Galileo advocates for the freedom of scientific inquiry, proceeding from reverence and honor of God, His Word, and His creation, rather than the censuring of such a practice out of fear.
“To prohibit the whole science would be but to censure a hundred passages of Holy Scripture which teach us that the glory and greatness of Almighty God are marvelously discerned in all His works and divinely read in the open book of Heaven.”
In other words, the Bible itself seems to affirm that the Heavens, too, are a truth-telling source of testimony to the glory of God. Thus, our observations of it must be combined with the scriptures to provided the most accurate and comprehensive description of our Creator available to us. Perhaps, then, the argument should be that neither science nor the Church, which is merely the corporate name of God’s people, should have final epistemological authority, but that the two should participate in concert, guided by the truth of the Word, in the effort to discern the truth of God and His creation.

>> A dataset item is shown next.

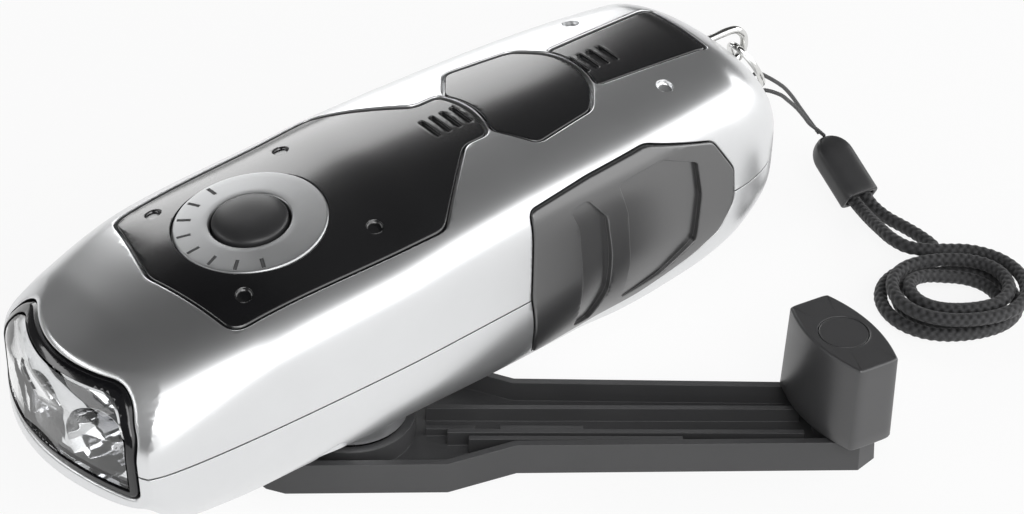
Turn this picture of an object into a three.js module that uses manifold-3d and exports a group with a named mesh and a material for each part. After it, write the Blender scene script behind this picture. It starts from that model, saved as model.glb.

Sadly, Galileo was never vindicated in his lifetime. Cardinal Barberini, who had initially encouraged him to produce the “Dialogue,” was later displeased by how Galileo’s work unfavorably characterized the church and too strongly advocated for heliocentrism. When Barberini became Pope Urban III, he called Galileo before the Inquisition to answer for charges of heresy, for which he was ultimately condemned and placed under house arrest for the remainder of his life. It wasn’t until 1758 that the Vatican formally accepted the heliocentric scheme of the solar system and affirmed its agreement with scripture. Much later, in 1992, Pope John Paul II wrote of his regret over how the Church handled the dispute, indicating that Galileo’s desire for the cooperation of science and scripture was indeed correct.